Poe was convicted of aggravated battery and robbery in 2009 and paroled in June 2011. He's now charged with traveling across state lines to avoid custody for a parole violation. An FBI bulletin issued last month did not include details of the federal murder investigation or how it relates to the current charges.

An FBI spokeswoman in Chicago declined to comment on the homicide investigation Thursday.

Poe was spotted Thursday morning at a Country Inn & Suites in a rural area near Madison's border with suburban Fitchburg, home to about 25,250 people. Police converged on the hotel but missed Poe by 10 minutes, Jones said. Someone at the hotel apparently tipped Poe off, Jones said, but he declined to elaborate.

The FBI released photos taken from security-camera footage and announced a $20,000 reward for information leading to his arrest.

Leads in the search had begun to dwindle by early Thursday evening, however.

Loraine Hill, a 47-year-old cashier at the Bavaria Sausage Kitchen, a cheese and sausage store down the road from the hotel, said police arrived at the store around 11:30 a.m. and told employees to lock their doors and stay inside.

Pumped up on adrenaline, Hill went outside anyway and started snapping pictures of SWAT team members searching the fields around the hotel with weapons drawn. Her co-worker, 49-year-old Ginny Meier, was still so shaken up Thursday afternoon she forgot to give a customer his change.

John Bentz, 87, lives in a subdivision near the hotel in a house with a front door plastered with National Rifle Association stickers.
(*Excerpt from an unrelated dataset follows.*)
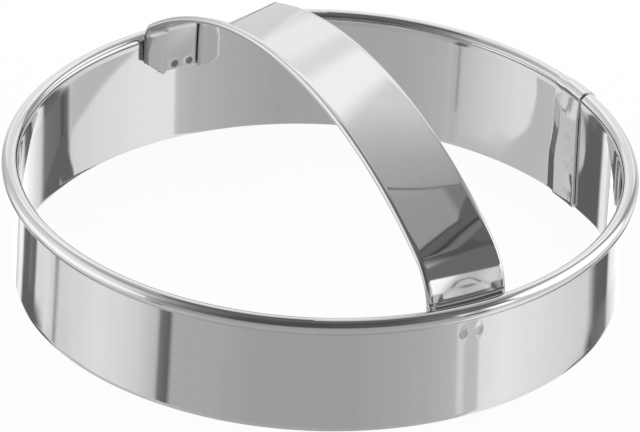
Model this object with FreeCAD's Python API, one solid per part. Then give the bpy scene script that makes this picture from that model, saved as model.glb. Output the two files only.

He said he didn't know anything was amiss until he turned on the television news and saw a story about Poe. His son checked his garage to make sure Poe was not hiding in it, he said.

'I thought, 'Holy crap, this is right in our backyard,'' Bentz said. 'This guy must be pretty dangerous. My God.'

The daylong manhunt for Poe prompted several Madison-area schools to lock down for at least a few hours but no injuries were reported.

Luis Yudice, a spokesman for the Madison Metropolitan School District, said officials locked down Chavez and Leopold elementary schools Thursday afternoon as a precaution after consulting with police. He said the students were all released safely within about two hours.

'Our doors are already locked anyway, but under this situation it means all outdoor activities are canceled,' Yudice said.

Madison police officers went to both schools to make sure the local areas were safe, police spokesman Joel DeSpain said.

All the schools in the Verona Area School District were locked down for almost three hours, with classroom doors locked and students told to stay down, according to the district website. Bus services were discontinued pending an all-clear from police, and students were only allowed to leave if their parents or guardians came to pick them up.